Позволю дерзость перефразировать каноническое изречение: не труд, а знание смерти создало из обезьяны человека.
Впрочем, и этот гипотетический тезис не умаливает знания неизбежного конца.
Зато он ЕСТЬ новое, позволяющее и мне его иметь, любить и жить с ним. А это уже не «Фи»!..
Философские творения, как и жизнь, имеют конец, хотя не все философы-творцы это признают и пытаются создавать такое содержание, которое по их замыслу гарантировало бы творению вечное существование.
Многие творения, действительно, не кончаются, а продляются в жизнетворчестве мыслителя; вместе с тем, они все равно имеют предел — смерть их создателя. Исключение составляют только герменевтические интерпретации, так как их субъектом является не отдельное Я, а некая амфигиперальная реальность, распыленная во времени на множество историко-философских единиц. (Глава 28).
Если говорить о текстах, то их всеединство неминуемо включает в себя смерть (Глава 30), которая реализуется, помимо знакового (Буквенного) окончания, еще и в жизнемыслительном финале. Последний субъективно фиксируется творцом в виде тезиса: «я все сказал».
Итак, Я ВСЕ СКАЗАЛ. Мне больше нечего сказать. Естественно, не выходя за парадигму настоящих вариаций. А посему мой разум отходит осваивать новые горизонты.
Ученые критики, пожалуй, воскликнут: «Да ты толком ничего не сказал-то!». И, может быть, будут правы.

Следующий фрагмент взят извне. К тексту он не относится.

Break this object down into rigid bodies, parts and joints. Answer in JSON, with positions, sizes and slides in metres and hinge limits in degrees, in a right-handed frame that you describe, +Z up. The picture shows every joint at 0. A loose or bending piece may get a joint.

Но, тем не менее, я ТАК прожил отрезок моей жизни. Я ТАК оформил в тезисы мою жизнь-искусство. В творчестве я хоронил себя и, следовательно, достигал необходимой свободы и независимости (Глава 25). Я ТАК познал истину бытия и смерти, социума и философии.

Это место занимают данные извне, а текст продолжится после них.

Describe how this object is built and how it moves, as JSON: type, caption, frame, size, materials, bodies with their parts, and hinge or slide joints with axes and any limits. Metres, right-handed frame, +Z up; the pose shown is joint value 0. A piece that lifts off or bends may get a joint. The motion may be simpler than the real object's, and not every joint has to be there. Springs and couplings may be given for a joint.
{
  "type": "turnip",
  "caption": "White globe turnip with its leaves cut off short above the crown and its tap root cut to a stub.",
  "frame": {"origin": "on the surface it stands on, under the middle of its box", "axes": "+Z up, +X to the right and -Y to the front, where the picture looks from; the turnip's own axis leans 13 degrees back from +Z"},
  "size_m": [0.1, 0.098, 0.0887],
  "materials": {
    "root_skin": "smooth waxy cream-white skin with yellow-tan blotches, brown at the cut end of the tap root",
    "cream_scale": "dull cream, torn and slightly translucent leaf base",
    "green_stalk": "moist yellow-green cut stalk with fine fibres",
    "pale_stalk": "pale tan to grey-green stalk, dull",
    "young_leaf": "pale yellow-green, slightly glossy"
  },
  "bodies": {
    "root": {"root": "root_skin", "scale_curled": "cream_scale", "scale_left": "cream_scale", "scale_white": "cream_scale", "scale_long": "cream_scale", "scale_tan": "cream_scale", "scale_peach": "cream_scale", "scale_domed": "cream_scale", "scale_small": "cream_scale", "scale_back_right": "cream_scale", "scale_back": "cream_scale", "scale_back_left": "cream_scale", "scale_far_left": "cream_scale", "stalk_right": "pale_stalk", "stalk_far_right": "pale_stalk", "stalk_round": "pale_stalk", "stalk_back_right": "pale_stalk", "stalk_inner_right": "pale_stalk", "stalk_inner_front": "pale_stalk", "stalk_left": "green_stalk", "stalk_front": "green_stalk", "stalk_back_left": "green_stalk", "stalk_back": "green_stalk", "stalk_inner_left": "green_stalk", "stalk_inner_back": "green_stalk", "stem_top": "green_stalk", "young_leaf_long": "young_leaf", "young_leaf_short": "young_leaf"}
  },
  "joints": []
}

«А уж социум здесь причем?» — вновь удивятся критики, будто заранее зная, что и как нужно говорить о социуме.
Если заранее знать, то стоит ли философствовать, а если не знать, то надо быть готовым к неожиданностям. Больше того. Сущность философии, как раз в том и заключается, чтобы производить на свет нечто абсолютно новое, возвышающееся над бытующим сознанием эпохи.
Философское открытие подобно умиранию одного и рождению другого. Вот-вот рожденное еще не входит и не может входить в стереотипы и идеи массового сознания (пусть то даже полно претензий на философскую форму) и только потому, что его там нет до появления, но и потому, что само массовое сознание умирает для него в момент рождения. (Глава 32).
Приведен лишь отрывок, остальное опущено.